Chaim Zelig Slonimski was an idealistic, but impractical genius. Let’s look at how he is described in the Энциклопедический словарь Брокгауза и Ефрона (The Brockhaus and Efron Encyclopedic Dictionary is a comprehensive multi-volume encyclopedia in Russian), published in 1900 (one of the editors of this encyclopedia was his son Leonid Ludwig), when he was still living:
The mathematical gifts and inventive power with which Slonimski astounded both theoretical and practical scientists in his youth, were not exploited by him in full, partly because of the unfavorable living conditions of Russian Jews and partly because of Slonimski’s own intellectual idiosyncrasies.

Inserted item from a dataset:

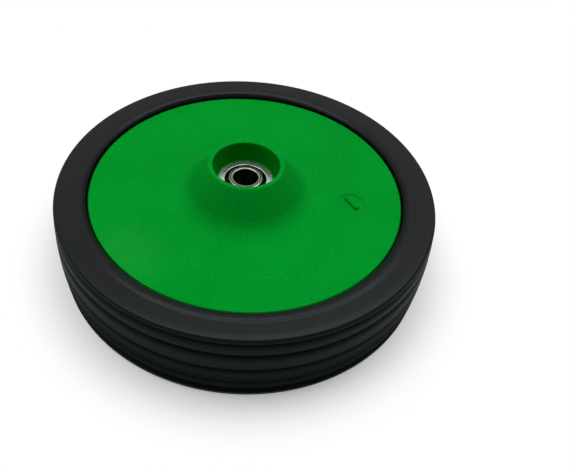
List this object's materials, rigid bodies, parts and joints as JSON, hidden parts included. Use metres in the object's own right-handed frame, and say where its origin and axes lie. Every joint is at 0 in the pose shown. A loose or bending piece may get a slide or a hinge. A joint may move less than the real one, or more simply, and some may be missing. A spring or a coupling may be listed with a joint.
{
  "type": "lawn mower wheel",
  "caption": "Ribbed rubber tyre on a one-piece moulded hub with a raised boss, turning on two flanged ball bearings for a 12.7 mm axle.",
  "frame": {"origin": "on the wheel's axis, in the plane that the tyre's back side rests on", "axes": "+Z along the axis from the open back towards the boss; the wheel lies on its back side, and +X points to the right of the picture"},
  "size_m": [0.1998, 0.1998, 0.058],
  "materials": {
    "tyre_rubber": "matt black moulded rubber",
    "hub_plastic": "satin green moulded polypropylene",
    "cup_steel": "bare drawn steel, oiled",
    "flange_zinc": "bright zinc plate",
    "race_steel": "turned and hardened steel",
    "ball_steel": "polished steel"
  },
  "bodies": {
    "wheel": {"tyre": "tyre_rubber", "wheel_hub": "hub_plastic", "front_bearing_cup": "cup_steel", "front_bearing_flange": "flange_zinc", "back_bearing_cup": "cup_steel", "back_bearing_flange": "flange_zinc"},
    "front_race": {"front_inner_race": "race_steel"},
    "front_balls": {"front_ball_01": "ball_steel", "front_ball_02": "ball_steel", "front_ball_03": "ball_steel", "front_ball_04": "ball_steel", "front_ball_05": "ball_steel", "front_ball_06": "ball_steel", "front_ball_07": "ball_steel", "front_ball_08": "ball_steel", "front_ball_09": "ball_steel", "front_ball_10": "ball_steel", "front_ball_11": "ball_steel", "front_ball_12": "ball_steel", "front_ball_13": "ball_steel", "front_ball_14": "ball_steel", "front_ball_15": "ball_steel"},
    "back_race": {"back_inner_race": "race_steel"},
    "back_balls": {"back_ball_01": "ball_steel", "back_ball_02": "ball_steel", "back_ball_03": "ball_steel", "back_ball_04": "ball_steel", "back_ball_05": "ball_steel", "back_ball_06": "ball_steel", "back_ball_07": "ball_steel", "back_ball_08": "ball_steel", "back_ball_09": "ball_steel", "back_ball_10": "ball_steel", "back_ball_11": "ball_steel", "back_ball_12": "ball_steel", "back_ball_13": "ball_steel", "back_ball_14": "ball_steel", "back_ball_15": "ball_steel"}
  },
  "joints": [
    {"name": "front_race_spin", "type": "hinge", "parent": "wheel", "child": "front_race", "pos_m": [0, 0, 0.04355], "axis": [0, 0, 1], "continuous": true},
    {"name": "back_race_spin", "type": "hinge", "parent": "wheel", "child": "back_race", "pos_m": [0, 0, 0.006], "axis": [0, 0, 1], "continuous": true},
    {"name": "front_balls_orbit", "type": "hinge", "parent": "wheel", "child": "front_balls", "pos_m": [0, 0, 0.04355], "axis": [0, 0, 1], "continuous": true},
    {"name": "back_balls_orbit", "type": "hinge", "parent": "wheel", "child": "back_balls", "pos_m": [0, 0, 0.006], "axis": [0, 0, 1], "continuous": true}
  ],
  "couplings": [
    {"joint": "front_balls_orbit", "follows": "front_race_spin", "ratio": 0.3973},
    {"joint": "back_balls_orbit", "follows": "back_race_spin", "ratio": 0.3973}
  ]
}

Once he had found the solution of a specific problem…, he was in no hurry to publish his findings… and often laid them aside for many years until the foreign scientific periodicals announced these inventions as new accomplishments of some Western scientist.
Chaim Zelig Slonimski carried on in excellent mental and physical health well into his tenth decade (he inherited his longevity from his grandfather, Yehiel Neches, who also lived to 95, and his grandchild, the composer Nicolas Slonimsky, died in 1995 at the age of 101). He died on 15 May 1904, in Warsaw. His gravestone in the Jewish cemetery on Okopowa str. in Warsaw is still preserved (see the nearby image).